Carnage as Pakistan hospital bomb kills 70

Carnage as Pakistan hospital bomb kills 70

QUETTA, Pakistan
Carnage as Pakistan hospital bomb kills 70

Pakistani lawyers mourn the deaths of their colleagues following a bomb blast in Quetta, Pakistan, Monday, Aug. 8, 2016. AP photo

A suicide bomb packed with ball bearings tore through a Pakistani hospital Aug. 8 and killed at least 70 people, as witnesses described tearful staff rushing towards the smoking blast site to help the wounded.

The bomber struck a crowd of some 200 people gathered at the Civil Hospital in the Balochistan provincial capital Quetta after the fatal shooting of a senior local lawyer earlier in the day. More than 100 were wounded, officials said, according to AFP.

Video footage showed bodies strewn on the ground, some still smoking, among pools of blood and shattered glass as shocked survivors cried and comforted one another.  

Many of the victims were clad in the black suits and ties traditionally worn by Pakistani lawyers.
Police confirmed the attack was a suicide blast.
“The bomber had strapped some eight kilograms of explosives packed with ball bearings and shrapnel on his body,” bomb disposal unit chief Abdul Razzaq told AFP.

There was no immediate claim of responsibility for either the blast or the shooting of the lawyer. But militant groups in the province routinely target security forces and government installations.

Balochistan, which borders Iran and Afghanistan, has major oil and gas resources but is afflicted by Islamist militancy, sectarian violence between Sunni and Shiite Muslims and a separatist insurgency.

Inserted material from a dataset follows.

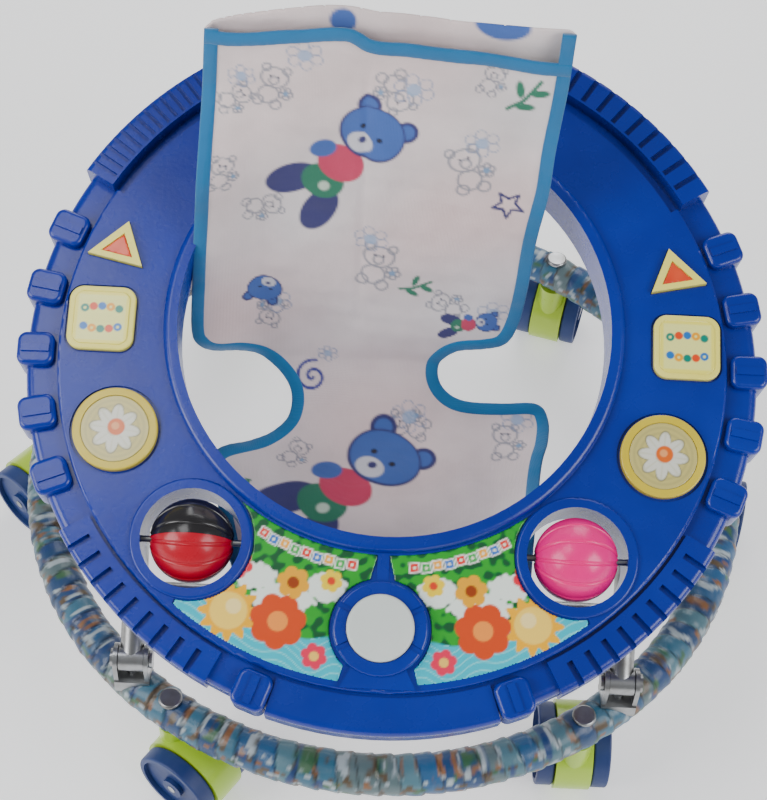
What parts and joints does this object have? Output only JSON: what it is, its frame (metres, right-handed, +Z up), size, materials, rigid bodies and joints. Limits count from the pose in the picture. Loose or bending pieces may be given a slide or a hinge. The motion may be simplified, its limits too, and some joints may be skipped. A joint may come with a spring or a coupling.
{
  "type": "baby walker",
  "caption": "Round baby walker: a toy tray with a sling seat on crossed folding legs over a padded ring with swivel casters.",
  "frame": {"origin": "floor level, under the middle of the walker's outer box", "axes": "+Z up, -Y the way the child faces and walks, +X to the right when seen from the front of the tray"},
  "size_m": [0.5832, 0.55, 0.4769],
  "materials": {
    "steel": "satin",
    "ring_wrap": "matte",
    "blue_plastic": "gloss",
    "cream_plate": "gloss",
    "gold_plate": "satin",
    "orange_plate": "gloss",
    "picture": "gloss",
    "seat_fabric": "matte",
    "board": "matte",
    "white_plastic": "satin",
    "black_plastic": "gloss",
    "red_plastic": "gloss",
    "pink_plastic": "gloss",
    "lime_plastic": "gloss",
    "navy_plastic": "satin"
  },
  "bodies": {
    "base": {"base_ring_tube": "steel", "base_ring_wrap": "ring_wrap", "front_foot_bracket_left": "steel", "front_foot_bracket_right": "steel", "rear_foot_bracket_left": "steel", "rear_foot_bracket_right": "steel", "bracket_bolts": "steel", "foot_pins": "steel", "caster_stems": "steel"},
    "front_legs": {"front_leg_left": "steel", "front_leg_right": "steel", "front_cross_tube": "steel", "front_top_pins": "steel"},
    "rear_legs": {"rear_leg_left": "steel", "rear_leg_right": "steel"},
    "tray": {"tray_shell": "blue_plastic", "tray_underplate": "blue_plastic", "rail_screws": "steel", "rear_top_pins": "steel", "height_rail_left": "blue_plastic", "height_rail_right": "blue_plastic", "rear_leg_bracket_left": "steel", "rear_leg_bracket_right": "steel", "square_plate_left": "cream_plate", "square_plate_right": "cream_plate", "round_plate_left": "gold_plate", "round_plate_right": "gold_plate", "triangle_plate_left": "orange_plate", "triangle_plate_right": "orange_plate", "picture_panel_left": "picture", "picture_panel_right": "picture", "ball_axle_left": "steel", "ball_axle_right": "steel", "hub_cup": "blue_plastic", "hub_spring": "steel", "seat_sling": "seat_fabric", "backrest_pad": "seat_fabric", "backrest_board": "board"},
    "hub_button": {"hub_button": "white_plastic"},
    "ball_left": {"ball_left_black_half": "black_plastic", "ball_left_red_half": "red_plastic"},
    "ball_right": {"ball_right": "pink_plastic"},
    "caster_front_left": {"caster_front_left_housing": "lime_plastic"},
    "caster_front_left_wheels": {"caster_front_left_wheels": "navy_plastic", "caster_front_left_axle": "steel"},
    "caster_front_right": {"caster_front_right_housing": "lime_plastic"},
    "caster_front_right_wheels": {"caster_front_right_wheels": "navy_plastic", "caster_front_right_axle": "steel"},
    "caster_left": {"caster_left_housing": "lime_plastic"},
    "caster_left_wheels": {"caster_left_wheels": "navy_plastic", "caster_left_axle": "steel"},
    "caster_right": {"caster_right_housing": "lime_plastic"},
    "caster_right_wheels": {"caster_right_wheels": "navy_plastic", "caster_right_axle": "steel"},
    "caster_rear_left": {"caster_rear_left_housing": "lime_plastic"},
    "caster_rear_left_wheels": {"caster_rear_left_wheels": "navy_plastic", "caster_rear_left_axle": "steel"},
    "caster_rear_right": {"caster_rear_right_housing": "lime_plastic"},
    "caster_rear_right_wheels": {"caster_rear_right_wheels": "navy_plastic", "caster_rear_right_axle": "steel"}
  },
  "joints": [
    {"name": "front_leg_fold", "type": "hinge", "parent": "base", "child": "front_legs", "pos_m": [0.00914, -0.18246, 0.116], "axis": [1, 0, 0], "range_deg": [-22, 0]},
    {"name": "rear_leg_fold", "type": "hinge", "parent": "base", "child": "rear_legs", "pos_m": [0.00914, 0.17189, 0.116], "axis": [-1, 0, 0], "range_deg": [-7.8, 0]},
    {"name": "tray_tilt", "type": "hinge", "parent": "rear_legs", "child": "tray", "pos_m": [0.00914, -0.13478, 0.2163], "axis": [1, 0, 0], "range_deg": [-25.7, 0]},
    {"name": "hub_button_press", "type": "slide", "parent": "tray", "child": "hub_button", "axis": [0, 0.3891, -0.9212], "range_m": [0, 0.004], "stiffness_N_per_m": 400, "springref_m": -0.002},
    {"name": "ball_left_spin", "type": "hinge", "parent": "tray", "child": "ball_left", "pos_m": [-0.10886, -0.17129, 0.24105], "axis": [1, 0, 0], "continuous": true},
    {"name": "ball_right_spin", "type": "hinge", "parent": "tray", "child": "ball_right", "pos_m": [0.12714, -0.17129, 0.24105], "axis": [1, 0, 0], "continuous": true},
    {"name": "caster_front_left_swivel", "type": "hinge", "parent": "base", "child": "caster_front_left", "pos_m": [-0.12702, -0.20257, 0.06], "axis": [0, 0, 1], "continuous": true},
    {"name": "caster_front_left_roll", "type": "hinge", "parent": "caster_front_left", "child": "caster_front_left_wheels", "pos_m": [-0.11293, -0.21207, 0.029], "axis": [0.5592, 0.829, 0], "continuous": true},
    {"name": "caster_front_right_swivel", "type": "hinge", "parent": "base", "child": "caster_front_right", "pos_m": [0.14894, -0.20016, 0.06], "axis": [0, 0, 1], "continuous": true},
    {"name": "caster_front_right_roll", "type": "hinge", "parent": "caster_front_right", "child": "caster_front_right_wheels", "pos_m": [0.14894, -0.18316, 0.029], "axis": [-1, 0, 0], "continuous": true},
    {"name": "caster_left_swivel", "type": "hinge", "parent": "base", "child": "caster_left", "pos_m": [-0.24086, 0.0071, 0.06], "axis": [0, 0, 1], "continuous": true},
    {"name": "caster_left_roll", "type": "hinge", "parent": "caster_left", "child": "caster_left_wheels", "pos_m": [-0.25388, 0.01803, 0.029], "axis": [-0.6428, -0.766, 0], "continuous": true},
    {"name": "caster_right_swivel", "type": "hinge", "parent": "base", "child": "caster_right", "pos_m": [0.25914, 0.0071, 0.06], "axis": [0, 0, 1], "continuous": true},
    {"name": "caster_right_roll", "type": "hinge", "parent": "caster_right", "child": "caster_right_wheels", "pos_m": [0.26209, 0.02384, 0.029], "axis": [-0.9848, 0.1736, 0], "continuous": true},
    {"name": "caster_rear_left_swivel", "type": "hinge", "parent": "base", "child": "caster_rear_left", "pos_m": [-0.11586, 0.22361, 0.06], "axis": [0, 0, 1], "continuous": true},
    {"name": "caster_rear_left_roll", "type": "hinge", "parent": "caster_rear_left", "child": "caster_rear_left_wheels", "pos_m": [-0.12167, 0.23958, 0.029], "axis": [-0.9397, -0.342, 0], "continuous": true},
    {"name": "caster_rear_right_swivel", "type": "hinge", "parent": "base", "child": "caster_rear_right", "pos_m": [0.14162, 0.21911, 0.06], "axis": [0, 0, 1], "continuous": true},
    {"name": "caster_rear_right_roll", "type": "hinge", "parent": "caster_rear_right", "child": "caster_rear_right_wheels", "pos_m": [0.14602, 0.23553, 0.029], "axis": [-0.9659, 0.2588, 0], "continuous": true}
  ],
  "couplings": [
    {"joint": "rear_leg_fold", "follows": "front_leg_fold", "ratio": 0.354},
    {"joint": "tray_tilt", "follows": "front_leg_fold", "ratio": 1.1676}
  ]
}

“The death toll has risen to 70 and there are 112 injured,” the head of the provincial health department, Dr Masood Nausherwani, told reporters.

The crowd, mainly lawyers and journalists, had gone to the hospital after the death of the president of the Balochistan Bar Association in a shooting earlier Aug. 7, said provincial home secretary Akbar Harifal.

Bilal Anwar Kasi was targeted by two unidentified gunmen as he left his home for work.

An AFP journalist was about 20 meters away when the bomb went off.  

“There were huge black clouds and dirt,” he said. “I ran back to the place and saw dead bodies scattered everywhere and many injured people crying. There were pools and pools of blood around and pieces of human bodies and flesh.” 

Nurses and lawyers wept as medics from inside the hospital rushed out to help dozens of injured, he said.  
“People were beating their heads, crying and mourning. They were in shock and grief.” 

Pervez Masi, who was injured by pieces of flying glass, said the blast was so powerful that “we didn’t know what had happened.”

“So many friends were martyred,” he said. “Whoever is doing this is not human, he is a beast and has no humanity.” 

The blast is the second deadliest in Pakistan so far this year, after a bombing in a crowded park in Lahore over Easter killed 75.